Unter allen den verschiedenen Sammlungen ist in jeder Beziehung die von dem deutschen Nationalverein in seiner letzten Generalversammlung durch Beschluß vom 24. August d. J. zu Heidelberg eingeleitete weitaus die bedeutendste. Im Gegensatz zu den Einzelsammlungen bringt der Nationalverein Plan und Zusammenhang in die Bewegung, erörtert Ziele und Mittel mit Rücksicht auf die Meinungen der Fachmänner, und kümmert sich namentlich um das von der preußischen Regierung selbst befolgte System der Küstenvertheidigung und das, was dieselbe bisher dafür geleistet hat. Den übrigen nicht selten phantastischen, auf eine völlige Verkennung der vorhandenen Kräfte und nächsten Aufgaben hinauslaufenden Projecten gegenüber, faßt er die Agitation in einen einzigen praktisch erreichbaren Zweck zusammen: den Bau von Dampfkanonenbooten, zum Schutz unserer Nord- und Ostseeküsten, und die Aushändigung der gesammelten Gelder zu diesem Zweck an das preußische Marineministerium.[2]

  1. Die Drohung einer namhaften europäischen Seemacht, als in einem unbedeutenden Gefecht in den schleswig-holsteinischen Gewässern drei Kriegsdampfer der damaligen deutschen Marine am 4. Juni 1849 Theil nahmen, „diese Schiffe im Mangel einer anerkannten Flagge als Seeräuber behandeln zu wollen,“ ist bekannt.

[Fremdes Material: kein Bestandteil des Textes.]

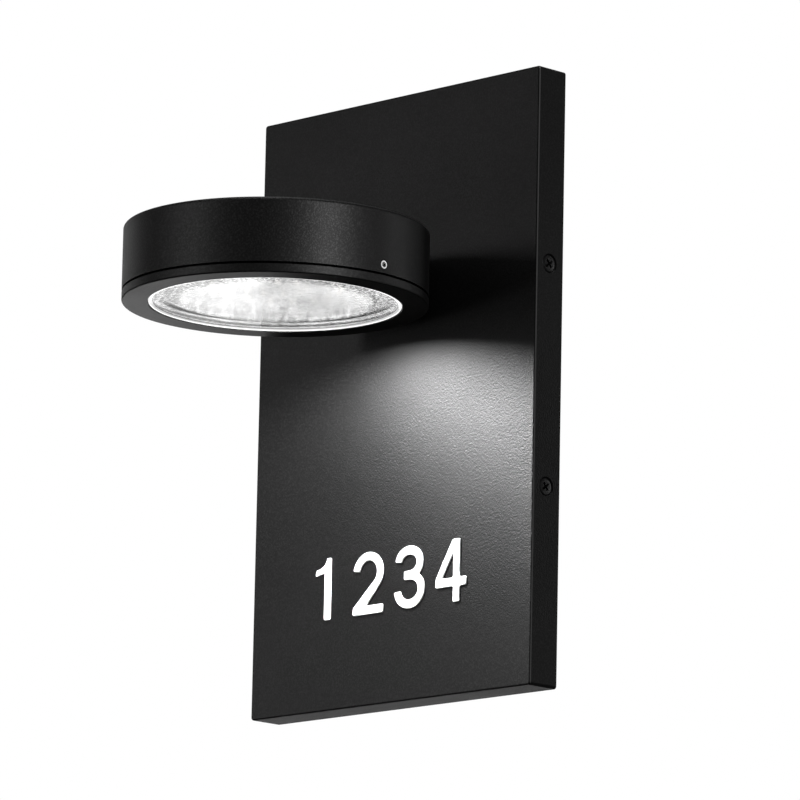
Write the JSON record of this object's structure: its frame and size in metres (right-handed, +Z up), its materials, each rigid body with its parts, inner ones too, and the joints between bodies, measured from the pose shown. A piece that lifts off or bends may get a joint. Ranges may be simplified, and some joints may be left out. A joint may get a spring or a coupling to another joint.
{
  "type": "wall light",
  "caption": "Wall light with a flat box cover on a wall bracket and a round downlight drum that lights the panel below it.",
  "frame": {"origin": "centre of the wall bracket's two screw slots, on the wall plane, which is also the centre of the box cover", "axes": "+Z up, +Y into the wall, -Y to the room, +X to the right seen from the room"},
  "size_m": [0.192, 0.1754, 0.305],
  "materials": {
    "black_coat": "matte",
    "zinc_steel": "satin",
    "plain_steel": "satin",
    "stainless": "satin",
    "black_steel": "satin",
    "brass_metal": "satin",
    "black_nylon": "matte",
    "white_nylon": "matte",
    "black_rubber": "matte",
    "clear_silicone": "satin",
    "lead_sheath": "satin",
    "core_sheath": "satin",
    "earth_sheath": "satin",
    "bare_aluminium": "satin",
    "board_mask": "satin",
    "led_glow": "gloss",
    "reflector_metal": "polished",
    "driver_case": "matte",
    "lens_glass": "gloss"
  },
  "bodies": {
    "lamp_body": {"mounting_bracket": "zinc_steel", "rivet_nuts": "plain_steel", "cable_bush": "black_nylon", "earth_washer": "plain_steel", "earth_lug": "plain_steel", "earth_screw": "brass_metal", "earth_lead": "earth_sheath", "terminal_block": "white_nylon", "terminal_clamps": "brass_metal", "clamp_screws": "plain_steel", "block_screws": "plain_steel", "wall_strip": "black_rubber", "cover_box": "black_coat", "cover_screws": "black_steel", "neck_gasket": "black_rubber", "neck_screws": "plain_steel", "lamp_housing": "black_coat", "wire_grommet": "black_rubber", "driver_lead": "lead_sheath", "lead_cores": "core_sheath", "carrier_plate": "bare_aluminium", "carrier_screws": "plain_steel", "led_driver": "driver_case", "driver_screws": "plain_steel", "board_lead": "core_sheath", "led_board": "board_mask", "led_packages": "led_glow", "board_screws": "plain_steel", "reflector": "reflector_metal", "bezel_grub_screws": "stainless"},
    "bezel": {"bezel_ring": "black_coat", "seam_seal": "black_rubber", "lens_gasket": "clear_silicone", "glass_lens": "lens_glass", "lens_snap_ring": "plain_steel"}
  },
  "joints": [
    {"name": "bezel_drop", "type": "slide", "parent": "lamp_body", "child": "bezel", "axis": [0, 0, -1], "range_m": [0, 0.025]}
  ]
}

  2. Der Beschluß vom 24. August lautet: „Da zur Zeit eine deutsche Centralgewalt nicht vorhanden ist, wird die vom Nationalverein heute bewilligte Summe und werden ferner die gesammelten Bestände, sobald sie den Betrag von 10,000 Gulden erreicht haben, an das preußische Marine-Ministerium abgeliefert, mit der ausdrücklichen Bestimmung, die Gelder zum Baue der zum Schutze der deutschen Nord- und Ostseeküsten bestimmten Boote in den Reihen der preussischen Kriegsmarine zu verwenden.“
Empfohlene Zitierweise:
verschiedene: Die Gartenlaube (1861). Ernst Keil’s Nachfolger, Leipzig 1861, Seite 654. Digitale Volltext-Ausgabe bei Wikisource, URL: https://de.wikisource.org/w/index.php?title=Seite:Die_Gartenlaube_(1861)_654.jpg&oldid=- (Version vom 21.10.2022)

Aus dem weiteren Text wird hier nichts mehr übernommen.